>> Begin

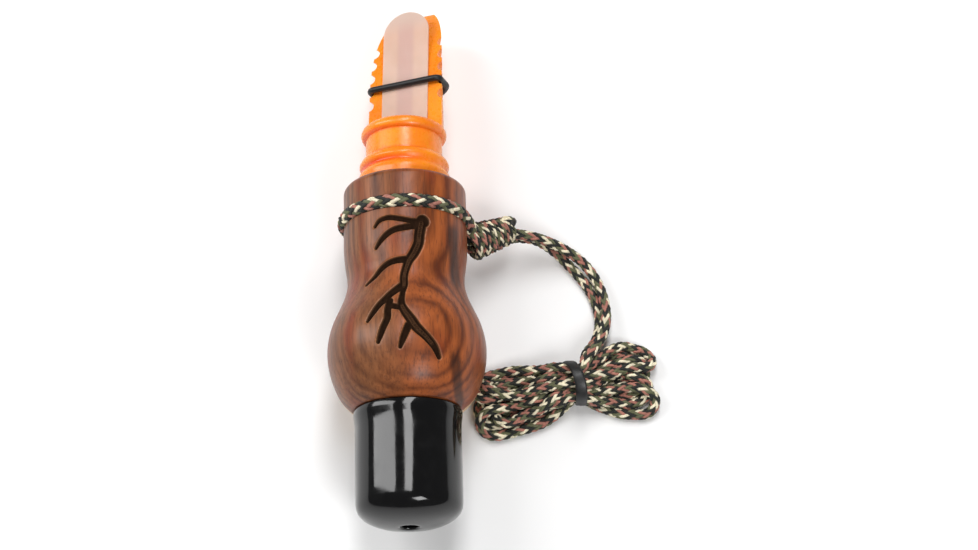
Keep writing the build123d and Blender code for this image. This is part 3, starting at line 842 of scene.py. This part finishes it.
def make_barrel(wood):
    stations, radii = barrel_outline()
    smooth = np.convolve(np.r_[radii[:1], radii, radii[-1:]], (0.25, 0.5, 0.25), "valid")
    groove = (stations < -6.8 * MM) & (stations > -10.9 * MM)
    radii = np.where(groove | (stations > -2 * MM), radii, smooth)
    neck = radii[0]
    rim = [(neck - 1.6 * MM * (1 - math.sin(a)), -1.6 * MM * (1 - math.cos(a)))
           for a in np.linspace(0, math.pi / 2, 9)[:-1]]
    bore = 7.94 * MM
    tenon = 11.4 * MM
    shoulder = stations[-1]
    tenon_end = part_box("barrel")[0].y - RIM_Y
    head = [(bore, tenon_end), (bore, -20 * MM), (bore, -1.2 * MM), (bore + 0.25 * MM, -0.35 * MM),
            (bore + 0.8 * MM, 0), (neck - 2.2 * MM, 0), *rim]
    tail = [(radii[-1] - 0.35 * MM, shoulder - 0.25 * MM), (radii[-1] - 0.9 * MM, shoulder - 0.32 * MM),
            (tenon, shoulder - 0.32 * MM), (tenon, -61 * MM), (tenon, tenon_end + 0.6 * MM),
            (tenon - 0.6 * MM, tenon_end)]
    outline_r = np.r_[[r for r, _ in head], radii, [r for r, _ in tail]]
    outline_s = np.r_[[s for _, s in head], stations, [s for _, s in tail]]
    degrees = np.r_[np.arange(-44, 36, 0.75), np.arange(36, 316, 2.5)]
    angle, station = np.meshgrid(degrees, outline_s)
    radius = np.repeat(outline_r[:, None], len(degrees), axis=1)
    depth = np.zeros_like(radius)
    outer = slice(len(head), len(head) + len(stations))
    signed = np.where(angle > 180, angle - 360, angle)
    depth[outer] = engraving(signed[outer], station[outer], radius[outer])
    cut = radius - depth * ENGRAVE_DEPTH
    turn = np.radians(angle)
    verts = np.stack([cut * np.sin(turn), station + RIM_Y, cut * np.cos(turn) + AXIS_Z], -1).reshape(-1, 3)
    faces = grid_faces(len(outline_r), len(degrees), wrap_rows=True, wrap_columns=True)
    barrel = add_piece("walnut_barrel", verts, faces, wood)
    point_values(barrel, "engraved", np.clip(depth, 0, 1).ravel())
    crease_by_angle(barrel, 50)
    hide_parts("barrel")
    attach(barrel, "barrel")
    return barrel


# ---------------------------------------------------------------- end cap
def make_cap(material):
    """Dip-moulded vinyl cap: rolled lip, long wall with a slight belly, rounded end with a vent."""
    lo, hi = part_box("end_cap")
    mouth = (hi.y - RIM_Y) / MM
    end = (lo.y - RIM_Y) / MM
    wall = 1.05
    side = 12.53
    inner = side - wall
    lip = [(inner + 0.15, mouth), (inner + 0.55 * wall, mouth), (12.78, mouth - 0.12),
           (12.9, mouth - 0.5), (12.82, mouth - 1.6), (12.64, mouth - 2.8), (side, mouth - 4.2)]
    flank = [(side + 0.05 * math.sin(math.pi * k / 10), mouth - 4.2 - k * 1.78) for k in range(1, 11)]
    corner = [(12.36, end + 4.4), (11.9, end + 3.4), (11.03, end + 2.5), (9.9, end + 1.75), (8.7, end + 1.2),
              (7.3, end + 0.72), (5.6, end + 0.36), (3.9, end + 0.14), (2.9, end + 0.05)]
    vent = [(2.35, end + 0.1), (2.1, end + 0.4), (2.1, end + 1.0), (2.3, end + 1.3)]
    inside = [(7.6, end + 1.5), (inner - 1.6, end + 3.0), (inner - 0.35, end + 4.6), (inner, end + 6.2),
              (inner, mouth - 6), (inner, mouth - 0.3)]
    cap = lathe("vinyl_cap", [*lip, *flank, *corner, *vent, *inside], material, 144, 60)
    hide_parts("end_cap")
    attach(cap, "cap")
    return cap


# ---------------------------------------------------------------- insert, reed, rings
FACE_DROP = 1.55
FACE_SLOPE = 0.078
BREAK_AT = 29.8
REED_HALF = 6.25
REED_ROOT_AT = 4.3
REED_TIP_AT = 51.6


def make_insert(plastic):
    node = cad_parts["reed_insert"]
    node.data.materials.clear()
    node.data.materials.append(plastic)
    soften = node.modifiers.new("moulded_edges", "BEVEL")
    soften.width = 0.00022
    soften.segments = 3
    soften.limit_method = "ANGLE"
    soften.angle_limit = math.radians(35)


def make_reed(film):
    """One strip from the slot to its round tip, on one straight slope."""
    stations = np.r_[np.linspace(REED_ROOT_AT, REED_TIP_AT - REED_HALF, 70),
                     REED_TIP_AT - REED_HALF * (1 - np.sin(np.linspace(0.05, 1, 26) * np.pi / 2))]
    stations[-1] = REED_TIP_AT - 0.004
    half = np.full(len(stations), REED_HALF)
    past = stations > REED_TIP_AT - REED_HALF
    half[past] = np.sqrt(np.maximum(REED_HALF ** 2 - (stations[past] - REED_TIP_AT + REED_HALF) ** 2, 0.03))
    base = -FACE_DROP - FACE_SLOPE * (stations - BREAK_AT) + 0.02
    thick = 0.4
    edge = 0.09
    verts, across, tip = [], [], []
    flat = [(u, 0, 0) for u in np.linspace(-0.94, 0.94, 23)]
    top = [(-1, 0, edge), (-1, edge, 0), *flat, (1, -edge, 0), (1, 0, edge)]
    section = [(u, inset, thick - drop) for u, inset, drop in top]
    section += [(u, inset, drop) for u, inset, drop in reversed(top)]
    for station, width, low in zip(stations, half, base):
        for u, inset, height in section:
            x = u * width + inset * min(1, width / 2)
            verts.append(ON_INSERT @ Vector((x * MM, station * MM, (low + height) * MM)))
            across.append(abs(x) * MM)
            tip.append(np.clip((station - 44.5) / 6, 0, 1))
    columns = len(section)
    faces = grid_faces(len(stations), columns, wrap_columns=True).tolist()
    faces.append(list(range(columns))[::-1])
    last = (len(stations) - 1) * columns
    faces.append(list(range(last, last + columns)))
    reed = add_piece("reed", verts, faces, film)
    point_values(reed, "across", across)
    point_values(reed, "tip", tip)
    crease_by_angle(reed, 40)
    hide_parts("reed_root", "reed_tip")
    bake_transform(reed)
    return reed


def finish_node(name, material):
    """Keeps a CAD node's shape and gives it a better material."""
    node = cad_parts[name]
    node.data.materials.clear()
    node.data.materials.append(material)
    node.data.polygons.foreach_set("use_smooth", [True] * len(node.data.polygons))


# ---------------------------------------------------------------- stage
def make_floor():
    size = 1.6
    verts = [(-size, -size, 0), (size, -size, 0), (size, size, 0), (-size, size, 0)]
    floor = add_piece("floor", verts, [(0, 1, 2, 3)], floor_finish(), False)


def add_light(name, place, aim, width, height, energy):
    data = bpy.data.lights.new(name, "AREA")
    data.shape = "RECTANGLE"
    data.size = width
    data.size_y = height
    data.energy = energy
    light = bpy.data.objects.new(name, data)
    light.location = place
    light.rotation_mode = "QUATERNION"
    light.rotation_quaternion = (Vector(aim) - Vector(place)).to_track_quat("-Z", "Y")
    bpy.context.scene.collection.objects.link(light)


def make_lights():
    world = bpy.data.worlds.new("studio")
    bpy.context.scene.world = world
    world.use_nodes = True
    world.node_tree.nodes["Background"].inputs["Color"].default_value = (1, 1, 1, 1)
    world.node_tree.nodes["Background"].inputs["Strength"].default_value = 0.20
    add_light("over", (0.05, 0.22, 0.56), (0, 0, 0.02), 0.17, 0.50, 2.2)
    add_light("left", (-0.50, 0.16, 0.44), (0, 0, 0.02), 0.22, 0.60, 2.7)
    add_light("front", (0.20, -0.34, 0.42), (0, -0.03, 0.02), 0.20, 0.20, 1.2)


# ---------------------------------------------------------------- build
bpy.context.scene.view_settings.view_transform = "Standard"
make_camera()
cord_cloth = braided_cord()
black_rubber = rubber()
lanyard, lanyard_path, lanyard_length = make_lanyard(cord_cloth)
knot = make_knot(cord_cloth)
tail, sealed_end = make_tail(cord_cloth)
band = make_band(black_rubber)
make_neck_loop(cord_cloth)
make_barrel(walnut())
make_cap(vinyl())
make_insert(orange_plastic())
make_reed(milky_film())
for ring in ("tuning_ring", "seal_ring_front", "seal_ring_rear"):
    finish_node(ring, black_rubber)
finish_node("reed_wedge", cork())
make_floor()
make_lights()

>> End

Each line from the line containing "node = cad_parts[name]" through the line containing "bpy.context.scene.collection.objects.link(light)" is to be transcribed exactly, and no other line.

    node = cad_parts[name]
    node.data.materials.clear()
    node.data.materials.append(material)
    node.data.polygons.foreach_set("use_smooth", [True] * len(node.data.polygons))


# ---------------------------------------------------------------- stage
def make_floor():
    size = 1.6
    verts = [(-size, -size, 0), (size, -size, 0), (size, size, 0), (-size, size, 0)]
    floor = add_piece("floor", verts, [(0, 1, 2, 3)], floor_finish(), False)


def add_light(name, place, aim, width, height, energy):
    data = bpy.data.lights.new(name, "AREA")
    data.shape = "RECTANGLE"
    data.size = width
    data.size_y = height
    data.energy = energy
    light = bpy.data.objects.new(name, data)
    light.location = place
    light.rotation_mode = "QUATERNION"
    light.rotation_quaternion = (Vector(aim) - Vector(place)).to_track_quat("-Z", "Y")
    bpy.context.scene.collection.objects.link(light)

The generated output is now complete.